### SHORT TASK
Repeat the entire listing exactly.

[Stored items]

--------------------------------

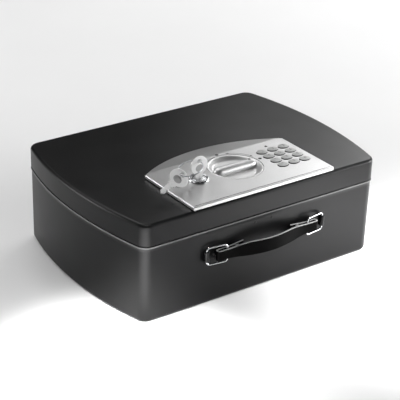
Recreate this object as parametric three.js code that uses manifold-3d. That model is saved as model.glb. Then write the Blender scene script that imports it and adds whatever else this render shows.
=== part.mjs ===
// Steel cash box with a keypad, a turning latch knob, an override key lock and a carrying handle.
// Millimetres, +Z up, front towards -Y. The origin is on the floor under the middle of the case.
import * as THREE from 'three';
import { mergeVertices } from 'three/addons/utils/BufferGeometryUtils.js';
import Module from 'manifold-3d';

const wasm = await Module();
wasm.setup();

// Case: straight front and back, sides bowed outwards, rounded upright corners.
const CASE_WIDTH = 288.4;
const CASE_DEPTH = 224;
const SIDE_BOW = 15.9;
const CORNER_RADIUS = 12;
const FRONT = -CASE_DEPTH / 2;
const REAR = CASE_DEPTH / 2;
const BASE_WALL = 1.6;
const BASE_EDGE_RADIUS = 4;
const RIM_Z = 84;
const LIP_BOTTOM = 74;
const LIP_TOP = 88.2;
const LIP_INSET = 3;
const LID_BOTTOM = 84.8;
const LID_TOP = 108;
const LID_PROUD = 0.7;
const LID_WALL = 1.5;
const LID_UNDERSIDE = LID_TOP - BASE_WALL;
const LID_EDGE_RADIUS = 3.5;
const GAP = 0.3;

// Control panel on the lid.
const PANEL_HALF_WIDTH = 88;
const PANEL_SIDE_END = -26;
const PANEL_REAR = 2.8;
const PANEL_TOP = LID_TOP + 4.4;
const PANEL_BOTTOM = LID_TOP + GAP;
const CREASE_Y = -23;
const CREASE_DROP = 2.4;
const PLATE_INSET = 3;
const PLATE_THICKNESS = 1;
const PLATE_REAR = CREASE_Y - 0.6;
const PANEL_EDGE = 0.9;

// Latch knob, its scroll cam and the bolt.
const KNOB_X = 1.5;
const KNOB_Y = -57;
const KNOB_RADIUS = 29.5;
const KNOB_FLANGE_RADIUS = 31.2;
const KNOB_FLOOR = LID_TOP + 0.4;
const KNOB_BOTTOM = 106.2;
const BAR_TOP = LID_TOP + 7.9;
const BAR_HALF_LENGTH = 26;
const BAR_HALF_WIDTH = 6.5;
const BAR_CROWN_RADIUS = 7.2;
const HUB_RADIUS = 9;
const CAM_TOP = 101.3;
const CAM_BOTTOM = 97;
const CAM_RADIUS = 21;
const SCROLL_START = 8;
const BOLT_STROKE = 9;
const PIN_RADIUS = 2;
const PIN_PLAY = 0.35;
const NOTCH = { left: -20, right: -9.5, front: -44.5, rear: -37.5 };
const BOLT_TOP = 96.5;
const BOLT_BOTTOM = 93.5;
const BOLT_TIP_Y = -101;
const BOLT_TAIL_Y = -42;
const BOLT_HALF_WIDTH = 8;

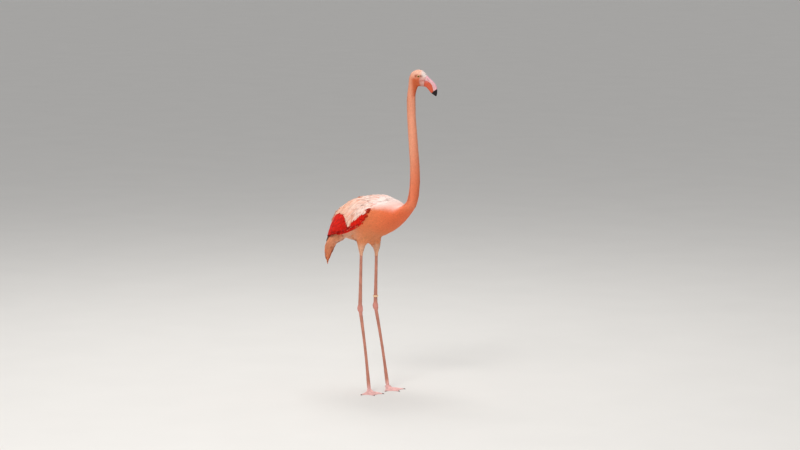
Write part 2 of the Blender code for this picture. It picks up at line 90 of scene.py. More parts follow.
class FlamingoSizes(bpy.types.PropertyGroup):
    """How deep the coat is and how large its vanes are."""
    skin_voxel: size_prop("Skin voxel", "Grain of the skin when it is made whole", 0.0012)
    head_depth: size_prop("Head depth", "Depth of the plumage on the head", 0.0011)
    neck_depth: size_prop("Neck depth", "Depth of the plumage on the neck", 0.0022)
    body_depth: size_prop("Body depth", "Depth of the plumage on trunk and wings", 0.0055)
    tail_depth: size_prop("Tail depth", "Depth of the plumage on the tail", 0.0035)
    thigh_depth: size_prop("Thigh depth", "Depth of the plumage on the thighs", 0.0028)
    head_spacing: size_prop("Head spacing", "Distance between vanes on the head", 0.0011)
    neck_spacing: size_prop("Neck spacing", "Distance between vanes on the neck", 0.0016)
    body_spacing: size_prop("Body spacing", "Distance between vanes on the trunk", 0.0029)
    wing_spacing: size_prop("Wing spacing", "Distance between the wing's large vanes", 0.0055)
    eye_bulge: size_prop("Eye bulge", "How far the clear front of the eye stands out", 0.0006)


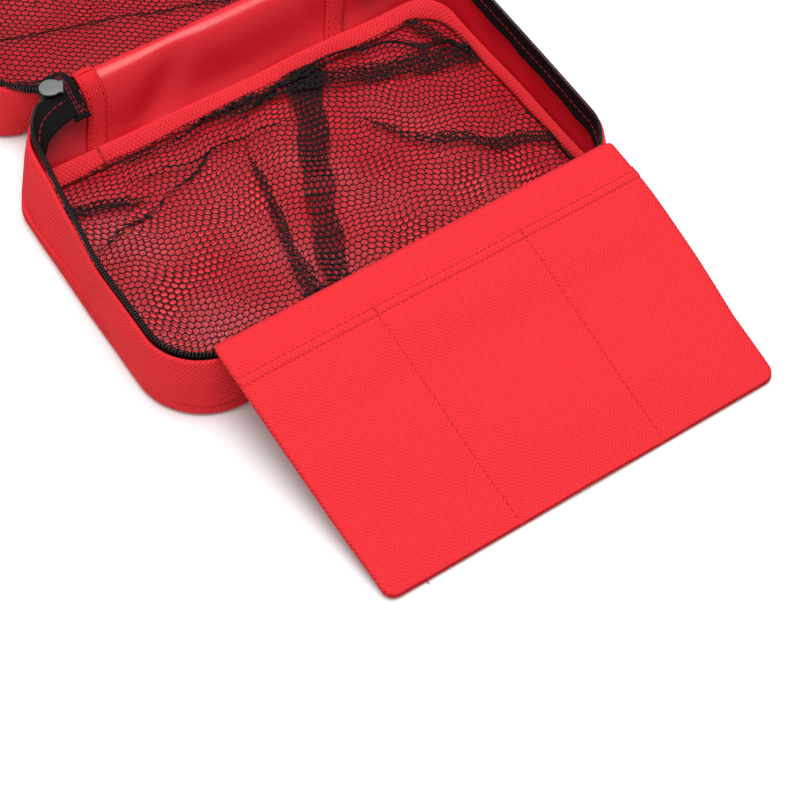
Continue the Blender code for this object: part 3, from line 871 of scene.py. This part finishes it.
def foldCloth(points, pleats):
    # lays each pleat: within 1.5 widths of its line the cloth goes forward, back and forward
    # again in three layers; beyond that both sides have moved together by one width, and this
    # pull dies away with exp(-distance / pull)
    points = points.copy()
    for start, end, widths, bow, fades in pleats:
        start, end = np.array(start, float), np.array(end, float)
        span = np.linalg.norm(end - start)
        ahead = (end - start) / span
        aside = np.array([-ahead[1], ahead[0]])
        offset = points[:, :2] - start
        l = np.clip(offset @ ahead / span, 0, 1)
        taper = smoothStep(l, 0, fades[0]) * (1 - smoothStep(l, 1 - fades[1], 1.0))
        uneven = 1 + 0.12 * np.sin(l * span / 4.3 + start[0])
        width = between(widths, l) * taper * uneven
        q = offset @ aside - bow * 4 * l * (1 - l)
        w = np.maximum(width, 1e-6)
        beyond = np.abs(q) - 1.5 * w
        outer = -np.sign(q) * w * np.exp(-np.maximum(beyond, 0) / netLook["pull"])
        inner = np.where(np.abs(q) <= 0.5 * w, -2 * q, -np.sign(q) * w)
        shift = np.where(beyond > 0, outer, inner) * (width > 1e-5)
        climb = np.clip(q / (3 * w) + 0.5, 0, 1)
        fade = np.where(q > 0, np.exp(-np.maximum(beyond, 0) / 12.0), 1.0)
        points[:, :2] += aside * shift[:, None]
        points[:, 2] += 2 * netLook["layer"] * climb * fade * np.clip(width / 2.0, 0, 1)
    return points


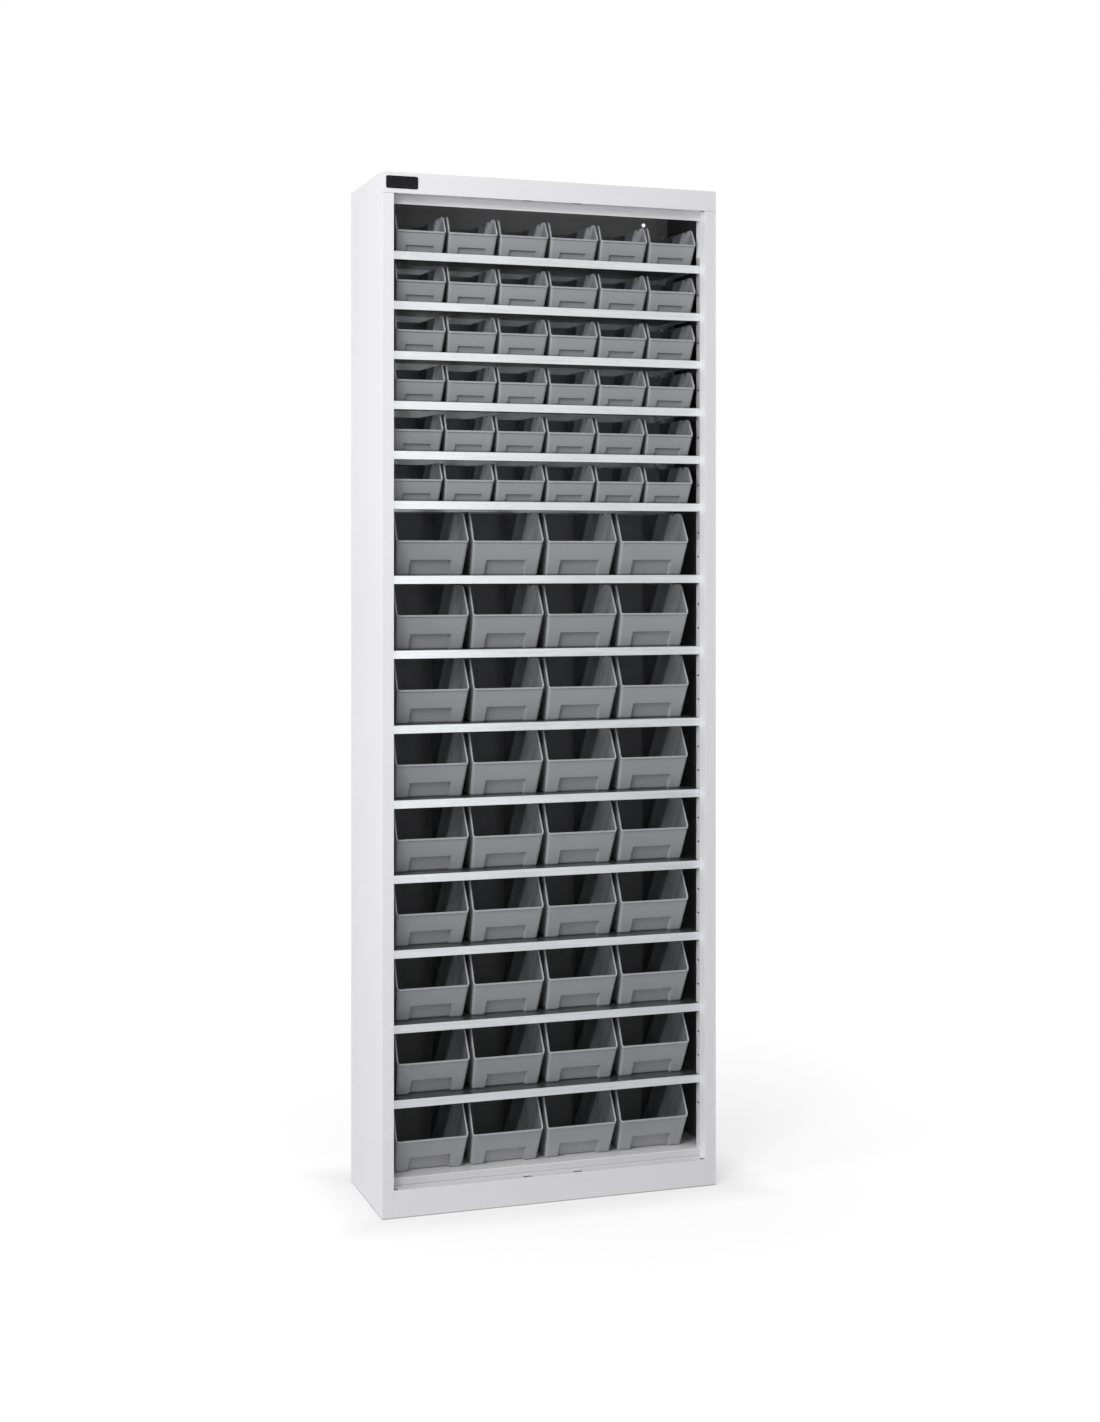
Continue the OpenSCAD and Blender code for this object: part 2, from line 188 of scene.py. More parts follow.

--------------------------------

### RESPONSE TO THIS TASK
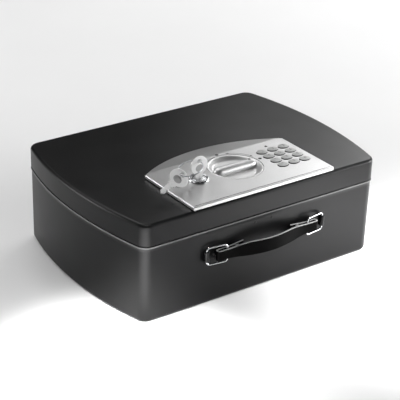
Recreate this object as parametric three.js code that uses manifold-3d. That model is saved as model.glb. Then write the Blender scene script that imports it and adds whatever else this render shows.
=== part.mjs ===
// Steel cash box with a keypad, a turning latch knob, an override key lock and a carrying handle.
// Millimetres, +Z up, front towards -Y. The origin is on the floor under the middle of the case.
import * as THREE from 'three';
import { mergeVertices } from 'three/addons/utils/BufferGeometryUtils.js';
import Module from 'manifold-3d';

const wasm = await Module();
wasm.setup();

// Case: straight front and back, sides bowed outwards, rounded upright corners.
const CASE_WIDTH = 288.4;
const CASE_DEPTH = 224;
const SIDE_BOW = 15.9;
const CORNER_RADIUS = 12;
const FRONT = -CASE_DEPTH / 2;
const REAR = CASE_DEPTH / 2;
const BASE_WALL = 1.6;
const BASE_EDGE_RADIUS = 4;
const RIM_Z = 84;
const LIP_BOTTOM = 74;
const LIP_TOP = 88.2;
const LIP_INSET = 3;
const LID_BOTTOM = 84.8;
const LID_TOP = 108;
const LID_PROUD = 0.7;
const LID_WALL = 1.5;
const LID_UNDERSIDE = LID_TOP - BASE_WALL;
const LID_EDGE_RADIUS = 3.5;
const GAP = 0.3;

// Control panel on the lid.
const PANEL_HALF_WIDTH = 88;
const PANEL_SIDE_END = -26;
const PANEL_REAR = 2.8;
const PANEL_TOP = LID_TOP + 4.4;
const PANEL_BOTTOM = LID_TOP + GAP;
const CREASE_Y = -23;
const CREASE_DROP = 2.4;
const PLATE_INSET = 3;
const PLATE_THICKNESS = 1;
const PLATE_REAR = CREASE_Y - 0.6;
const PANEL_EDGE = 0.9;

// Latch knob, its scroll cam and the bolt.
const KNOB_X = 1.5;
const KNOB_Y = -57;
const KNOB_RADIUS = 29.5;
const KNOB_FLANGE_RADIUS = 31.2;
const KNOB_FLOOR = LID_TOP + 0.4;
const KNOB_BOTTOM = 106.2;
const BAR_TOP = LID_TOP + 7.9;
const BAR_HALF_LENGTH = 26;
const BAR_HALF_WIDTH = 6.5;
const BAR_CROWN_RADIUS = 7.2;
const HUB_RADIUS = 9;
const CAM_TOP = 101.3;
const CAM_BOTTOM = 97;
const CAM_RADIUS = 21;
const SCROLL_START = 8;
const BOLT_STROKE = 9;
const PIN_RADIUS = 2;
const PIN_PLAY = 0.35;
const NOTCH = { left: -20, right: -9.5, front: -44.5, rear: -37.5 };
const BOLT_TOP = 96.5;
const BOLT_BOTTOM = 93.5;
const BOLT_TIP_Y = -101;
const BOLT_TAIL_Y = -42;
const BOLT_HALF_WIDTH = 8;

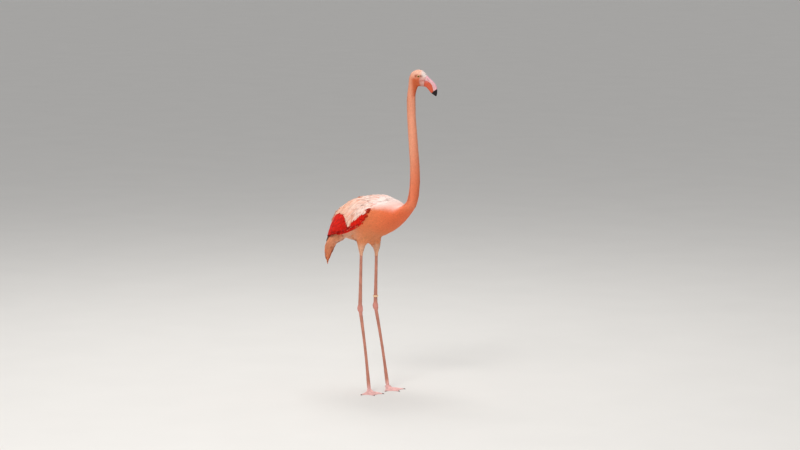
Write part 2 of the Blender code for this picture. It picks up at line 90 of scene.py. More parts follow.
class FlamingoSizes(bpy.types.PropertyGroup):
    """How deep the coat is and how large its vanes are."""
    skin_voxel: size_prop("Skin voxel", "Grain of the skin when it is made whole", 0.0012)
    head_depth: size_prop("Head depth", "Depth of the plumage on the head", 0.0011)
    neck_depth: size_prop("Neck depth", "Depth of the plumage on the neck", 0.0022)
    body_depth: size_prop("Body depth", "Depth of the plumage on trunk and wings", 0.0055)
    tail_depth: size_prop("Tail depth", "Depth of the plumage on the tail", 0.0035)
    thigh_depth: size_prop("Thigh depth", "Depth of the plumage on the thighs", 0.0028)
    head_spacing: size_prop("Head spacing", "Distance between vanes on the head", 0.0011)
    neck_spacing: size_prop("Neck spacing", "Distance between vanes on the neck", 0.0016)
    body_spacing: size_prop("Body spacing", "Distance between vanes on the trunk", 0.0029)
    wing_spacing: size_prop("Wing spacing", "Distance between the wing's large vanes", 0.0055)
    eye_bulge: size_prop("Eye bulge", "How far the clear front of the eye stands out", 0.0006)


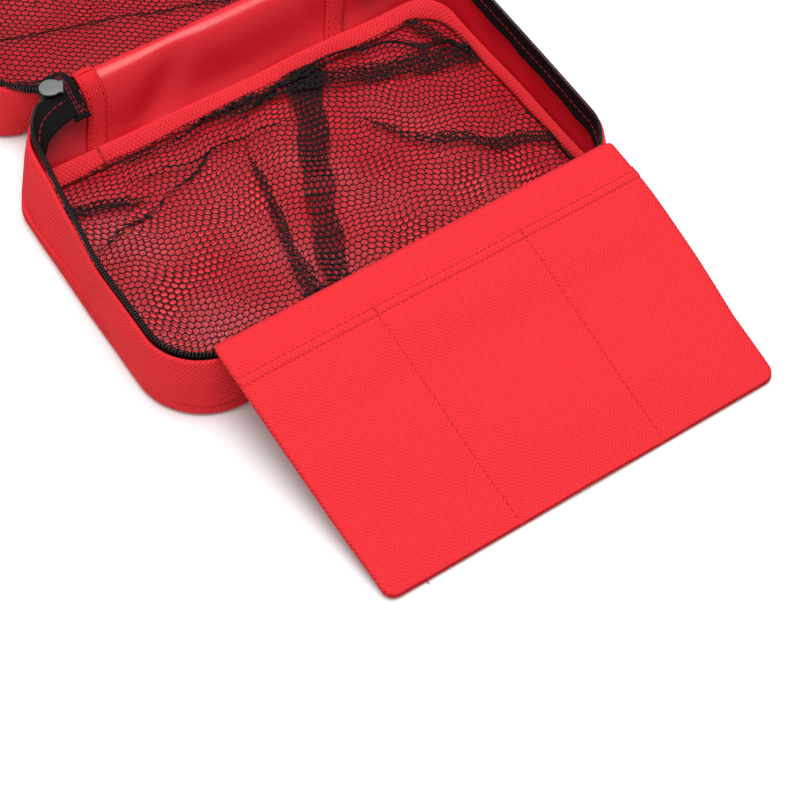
Continue the Blender code for this object: part 3, from line 871 of scene.py. This part finishes it.
def foldCloth(points, pleats):
    # lays each pleat: within 1.5 widths of its line the cloth goes forward, back and forward
    # again in three layers; beyond that both sides have moved together by one width, and this
    # pull dies away with exp(-distance / pull)
    points = points.copy()
    for start, end, widths, bow, fades in pleats:
        start, end = np.array(start, float), np.array(end, float)
        span = np.linalg.norm(end - start)
        ahead = (end - start) / span
        aside = np.array([-ahead[1], ahead[0]])
        offset = points[:, :2] - start
        l = np.clip(offset @ ahead / span, 0, 1)
        taper = smoothStep(l, 0, fades[0]) * (1 - smoothStep(l, 1 - fades[1], 1.0))
        uneven = 1 + 0.12 * np.sin(l * span / 4.3 + start[0])
        width = between(widths, l) * taper * uneven
        q = offset @ aside - bow * 4 * l * (1 - l)
        w = np.maximum(width, 1e-6)
        beyond = np.abs(q) - 1.5 * w
        outer = -np.sign(q) * w * np.exp(-np.maximum(beyond, 0) / netLook["pull"])
        inner = np.where(np.abs(q) <= 0.5 * w, -2 * q, -np.sign(q) * w)
        shift = np.where(beyond > 0, outer, inner) * (width > 1e-5)
        climb = np.clip(q / (3 * w) + 0.5, 0, 1)
        fade = np.where(q > 0, np.exp(-np.maximum(beyond, 0) / 12.0), 1.0)
        points[:, :2] += aside * shift[:, None]
        points[:, 2] += 2 * netLook["layer"] * climb * fade * np.clip(width / 2.0, 0, 1)
    return points


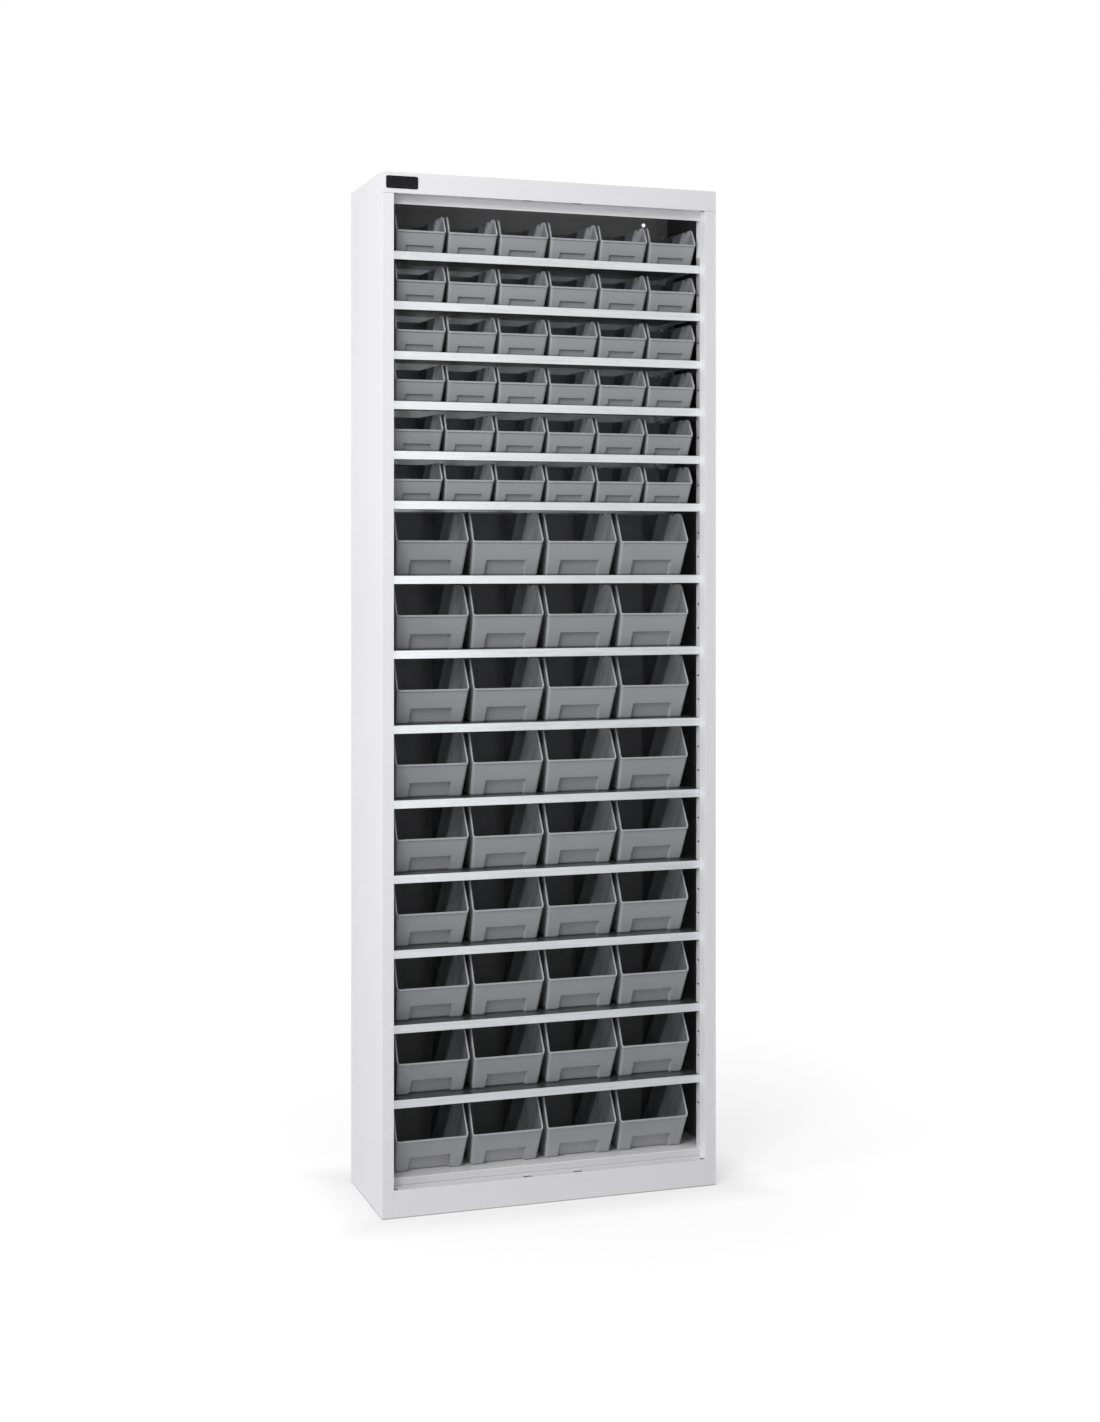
Continue the OpenSCAD and Blender code for this object: part 2, from line 188 of scene.py. More parts follow.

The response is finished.